» **What is expected**: Reproduce exactly the opening lines of the listing, stopping after the line that contains "wasm.setup();" and including it.

----- Supplied material -----

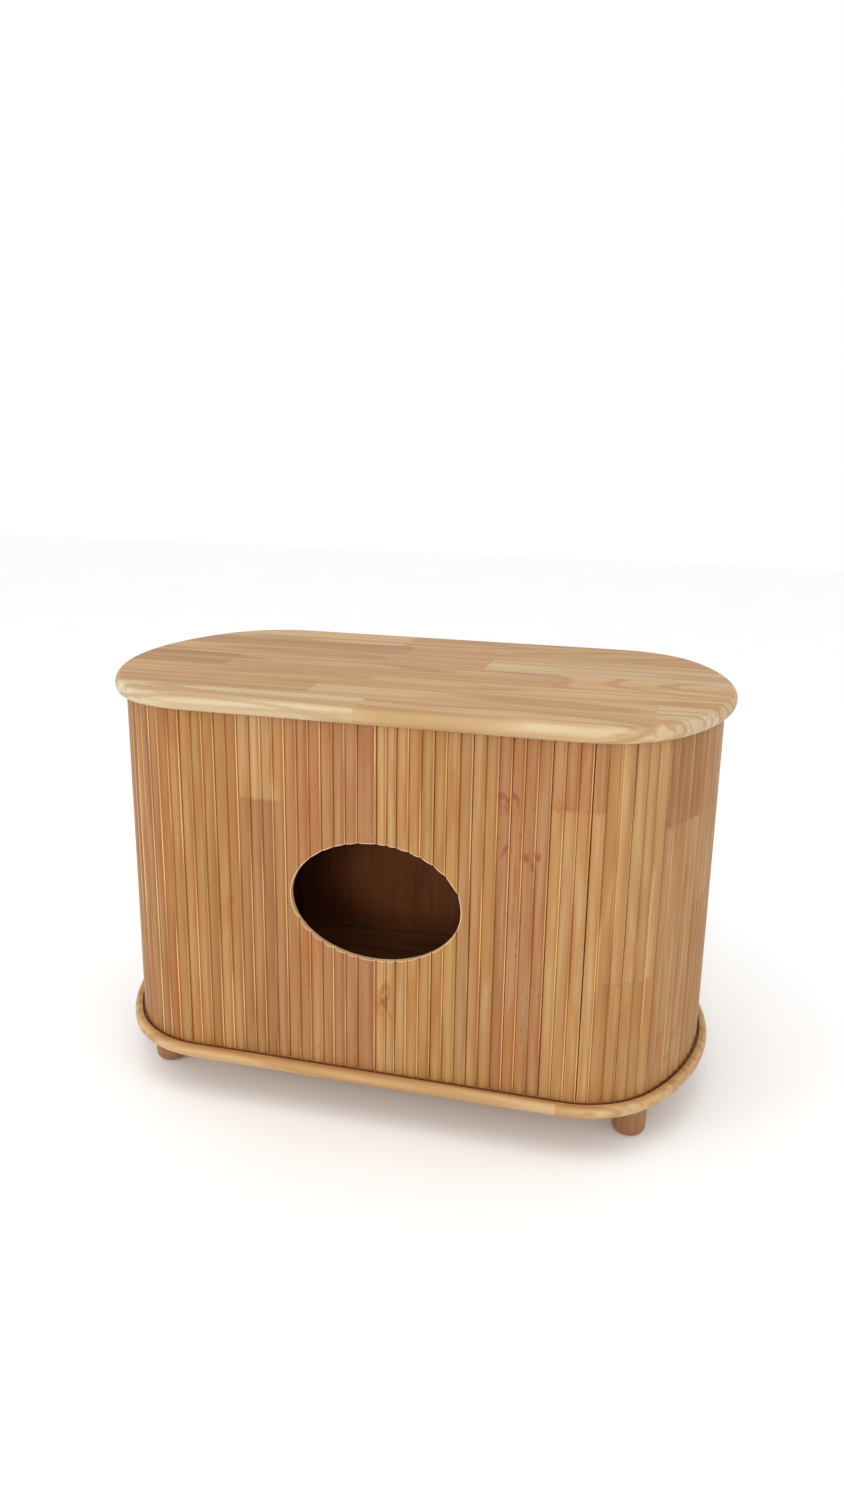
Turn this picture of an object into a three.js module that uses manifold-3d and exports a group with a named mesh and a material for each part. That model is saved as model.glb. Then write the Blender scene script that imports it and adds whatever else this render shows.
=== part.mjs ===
// Litter box cabinet with two tambour doors.
//
// A round-ended top and base are held apart by two partitions and a back board. Between them two
// flexible doors of upright slats on canvas meet at a seam in the middle of the front, where an
// oval entry hole is cut through both. Each door runs round its end of the cabinet to the back.
//
// Millimetres, +Z up, front faces -Y. The origin is on the floor, under the middle of the cabinet.

import * as THREE from 'three';
import { mergeVertices } from 'three/addons/utils/BufferGeometryUtils.js';
import Module from 'manifold-3d';

const wasm = await Module();
wasm.setup();

// ---------------------------------------------------------------- driving dimensions

// Outline of the top and of the base: straight front and back, with a shallow end arc that runs
// into a tighter corner arc at each side.
const LENGTH = 900;
const DEPTH = 518;
const CORNER_RADIUS = 150;
const END_RADIUS = 346.5;

// Heights
const FOOT_HEIGHT = 65;
const BASE_THICKNESS = 18;
const CLEAR_HEIGHT = 500;
const TOP_THICKNESS = 23;

// Rounded noses of the two panels
const TOP_NOSE_DEPTH = 10;
const BASE_NOSE_DEPTH = 8;
const NOSE_FLAT = 1;

// Doors
const TRACK_INSET = 23; // from the outline to the back of the canvas
const CANVAS_THICKNESS = 1.2;
const SLAT_THICKNESS = 6.8;
const SLAT_GAP = 1;
const SHOULDER_INSET = 0.7; // how far the flank of a slat leans in
const SHOULDER_DROP = 2.8; // how far the shoulder lies below the crown
const CROWN_EASE_INSET = 3.4;
const CROWN_EASE_DROP = 1;
const SEAM_OFFSET = 5; // the meeting seam lies this far right of the middle

// Each door has a stile of slats of their own widths at the seam, then groups of even slats that
// share out the rest of the track: small groups for the corners, larger ones round the end. It
// stops short of the straight back by its tail gap.
const LEFT_STILE_WIDTHS = [26];
const RIGHT_STILE_WIDTHS = [14, 13];
const LEFT_GROUP_COUNTS = [3, 3, 3, 3, 3, 3, 3, 3, 4, 4, 4, 4, 4, 3, 3, 2];
const RIGHT_GROUP_COUNTS = [3, 3, 3, 3, 3, 3, 3, 3, 4, 4, 4, 4, 4, 3, 3, 1];
const LEFT_TAIL_GAP = 2.5;
const RIGHT_TAIL_GAP = 8.3;

// Track groove, just outside the slats, in the base and in the underside of the top
const GROOVE_WIDTH = 5.5;
const GROOVE_DEPTH = 5;
const GROOVE_UNDERLAP = 1.5; // how far the groove reaches under the crowns

// Oval entry hole
const HOLE_WIDTH = 237;
const HOLE_HEIGHT = 168;
const HOLE_OFFSET = 3;
const HOLE_CENTRE_ABOVE_BASE = 253;

// Partitions and back board
const PARTITION_THICKNESS = 15;
const PARTITION_SETOUT = 9; // inner face beyond the end of the straight front
const DOOR_SWING = 13.5; // room that the passing slats need inside their track
const BACK_THICKNESS = 5;
const REBATE_WIDTH = 8;

// Dowels between the partitions and the two panels
const DOWEL_RADIUS = 4;
const DOWEL_END_DISTANCE = 60; // from the edge of the partition to the dowel
const DOWEL_IN_PANEL = 11;
const DOWEL_IN_PARTITION = 19;

// Feet and their bolts
const FOOT_END_INSET = 98; // from the end of the cabinet to the middle of the foot
const FOOT_SIDE_INSET = 101;
const FOOT_RADIUS = 25;
const FOOT_WAIST_RADIUS = 23.5; // where the taper meets the rounded bottom
const FOOT_ROUNDING = 10;
const BOLT_RADIUS = 4;
const BOLT_HEAD_RADIUS = 9;
const BOLT_HEAD_HEIGHT = 4;
const BOLT_RECESS = 5;
const BOLT_IN_FOOT = 38;

// Fits
const CLEARANCE = 0.3;

// Steps on the curved surfaces
const ARC_STEPS = 12;
const NOSE_STEPS = 4;
const HOLE_STEPS = 72;
const TURNED_STEPS = 20;
const DOWEL_STEPS = 12;
const ROUNDING_STEPS = 4;

// ---------------------------------------------------------------- worked-out dimensions

const BASE_TOP = FOOT_HEIGHT + BASE_THICKNESS;
const TOP_UNDERSIDE = BASE_TOP + CLEAR_HEIGHT;
const CORNER_CENTRE_Y = DEPTH / 2 - CORNER_RADIUS;
const END_CENTRE_X = LENGTH / 2 - END_RADIUS;
const FLAT_HALF = END_CENTRE_X + Math.sqrt((END_RADIUS - CORNER_RADIUS) ** 2 - CORNER_CENTRE_Y ** 2);
const END_HALF_ANGLE = Math.atan2(CORNER_CENTRE_Y, FLAT_HALF - END_CENTRE_X);
const DOOR_THICKNESS = CANVAS_THICKNESS + SLAT_THICKNESS;
const CROWN_INSET = TRACK_INSET - DOOR_THICKNESS;
const DOOR_BOTTOM = BASE_TOP + CLEARANCE;
const DOOR_HEIGHT = CLEAR_HEIGHT - 2 * CLEARANCE;

const PARTITION_INNER_X = FLAT_HALF + PARTITION_SETOUT;
const PARTITION_OUTER_X = PARTITION_INNER_X + PARTITION_THICKNESS;
const PARTITION_HALF_DEPTH = trackDepthAt(PARTITION_OUTER_X) - DOOR_SWING;
const DOWEL_Y = PARTITION_HALF_DEPTH - DOWEL_END_DISTANCE;
const DOWEL_X = (PARTITION_INNER_X + PARTITION_OUTER_X) / 2;
const DOWEL_HOLE_RADIUS = DOWEL_RADIUS + CLEARANCE;
const BOLT_HOLE_RADIUS = BOLT_RADIUS + CLEARANCE;
const FOOT_X = LENGTH / 2 - FOOT_END_INSET;
const FOOT_Y = DEPTH / 2 - FOOT_SIDE_INSET;

const BOTH_SIDES = [
  ['left', -1],
  ['right', 1],
];
const BOTH_FACES = [
  ['front', -1],
  ['rear', 1],
];

// ---------------------------------------------------------------- outline and track

/** How far the track lies from the long axis, at a place x on the corner arc. */
function trackDepthAt(x) {
  const radius = CORNER_RADIUS - TRACK_INSET;
  return CORNER_CENTRE_Y + Math.sqrt(radius ** 2 - (x - FLAT_HALF) ** 2);
}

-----

» **Exercise output**:
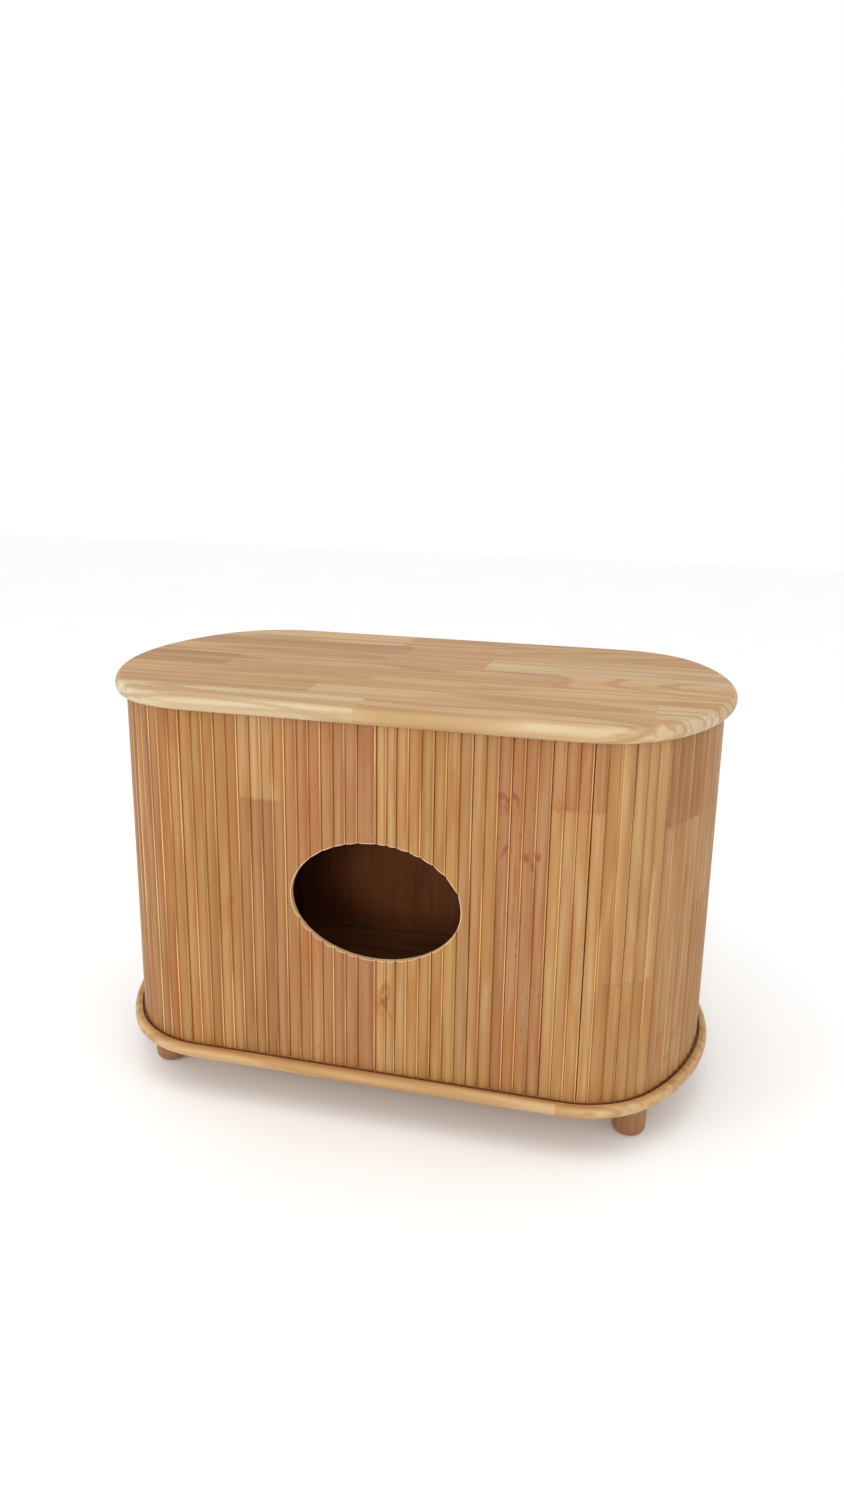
Turn this picture of an object into a three.js module that uses manifold-3d and exports a group with a named mesh and a material for each part. That model is saved as model.glb. Then write the Blender scene script that imports it and adds whatever else this render shows.
=== part.mjs ===
// Litter box cabinet with two tambour doors.
//
// A round-ended top and base are held apart by two partitions and a back board. Between them two
// flexible doors of upright slats on canvas meet at a seam in the middle of the front, where an
// oval entry hole is cut through both. Each door runs round its end of the cabinet to the back.
//
// Millimetres, +Z up, front faces -Y. The origin is on the floor, under the middle of the cabinet.

import * as THREE from 'three';
import { mergeVertices } from 'three/addons/utils/BufferGeometryUtils.js';
import Module from 'manifold-3d';

const wasm = await Module();
wasm.setup();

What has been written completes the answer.